I am training my multi agents reinforcement learning project, and I got an error "Trying to backward through the graph a second time..."

I am trying to run a multi agent reinforcement learning project, and getting the following error:

Traceback (most recent call last):
  File "E:\USER\Desktop\TD3p\V2\main.py", line 162, in <module>
    marl_agents.learn(memory, writer, steps_total)
  File "E:\USER\Desktop\TD3p\V2\matd3.py", line 118, in learn
    self.agents[agent_idx].actor_loss.backward()
  File "E:\anaconda3\envs\pytorch\lib\site-packages\torch\_tensor.py", line 307, in backward
    torch.autograd.backward(self, gradient, retain_graph, create_graph, inputs=inputs)
  File "E:\anaconda3\envs\pytorch\lib\site-packages\torch\autograd\__init__.py", line 154, in backward
    Variable._execution_engine.run_backward(
RuntimeError: Trying to backward through the graph a second time (or directly access saved tensors after they have already been freed). Saved intermediate values of the graph are freed when you call .backward() or autograd.grad(). Specify retain_graph=True if you need to backward through the graph a second time or if you need to access saved tensors after calling backward.

My codes are here:

 for agent_idx in range(self.n_agents):
        ...
        # critic loss calculation
        self.agents[agent_idx].critic_loss = F.mse_loss(current_Q1.float(), target_Q.float()) +\
                                             F.mse_loss(current_Q2.float(), target_Q.float())

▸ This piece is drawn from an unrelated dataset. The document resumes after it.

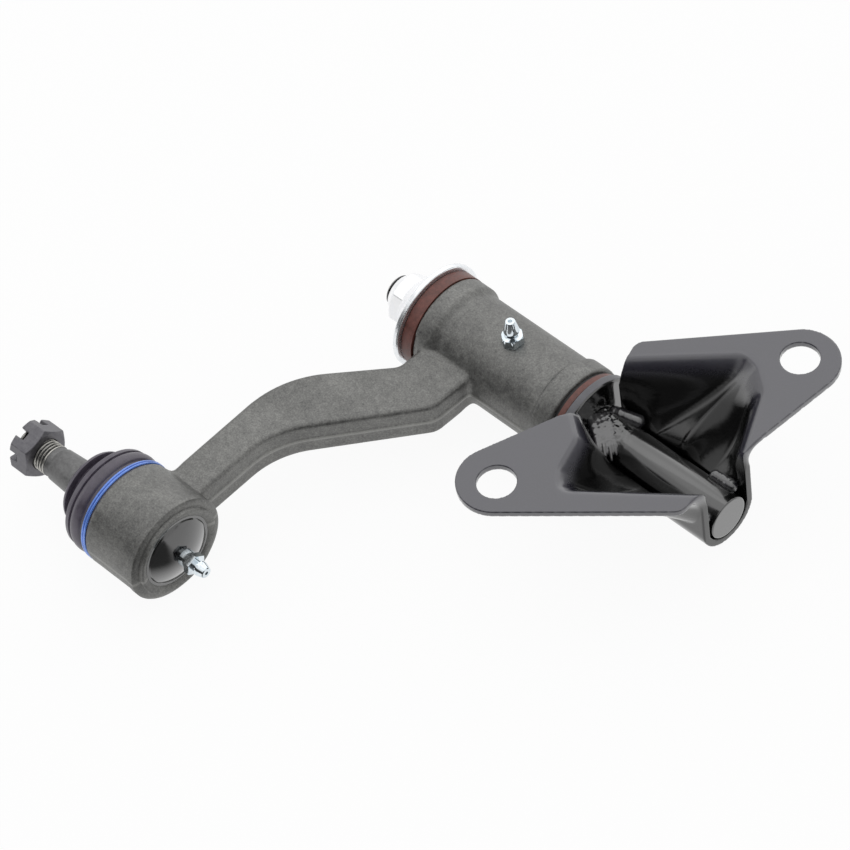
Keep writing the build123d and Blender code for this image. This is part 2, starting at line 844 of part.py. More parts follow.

        # critic optimization
        self.agents[agent_idx].critic.optimizer.zero_grad()
        self.agents[agent_idx].critic_loss.backward()
        self.agents[agent_idx].critic.optimizer.step()

        if steps_total % self.freq == 0 and steps_total > 0:
            # actor loss calculation
            self.agents[agent_idx].actor_loss = -T.mean(self.agents[agent_idx].critic.Q1(states, mu))
            # actor optimization
            self.agents[agent_idx].actor.optimizer.zero_grad()
            self.agents[agent_idx].actor_loss.backward()
            self.agents[agent_idx].actor.optimizer.step()
            self.agents[agent_idx].update_network_parameters()

The error happens on actors’ optimization: self.agents[agent_idx].actor_loss.backward()

Firstly, for each agent, I need to use this backward() function. So, in iterations, this function would definitely be used multiple times. However, I think for each agent, they would use this backward() function independently. So, I do not need to set ‘retain_graph=True’ because for example, the second agent did not need to access the saved variables of the first agent.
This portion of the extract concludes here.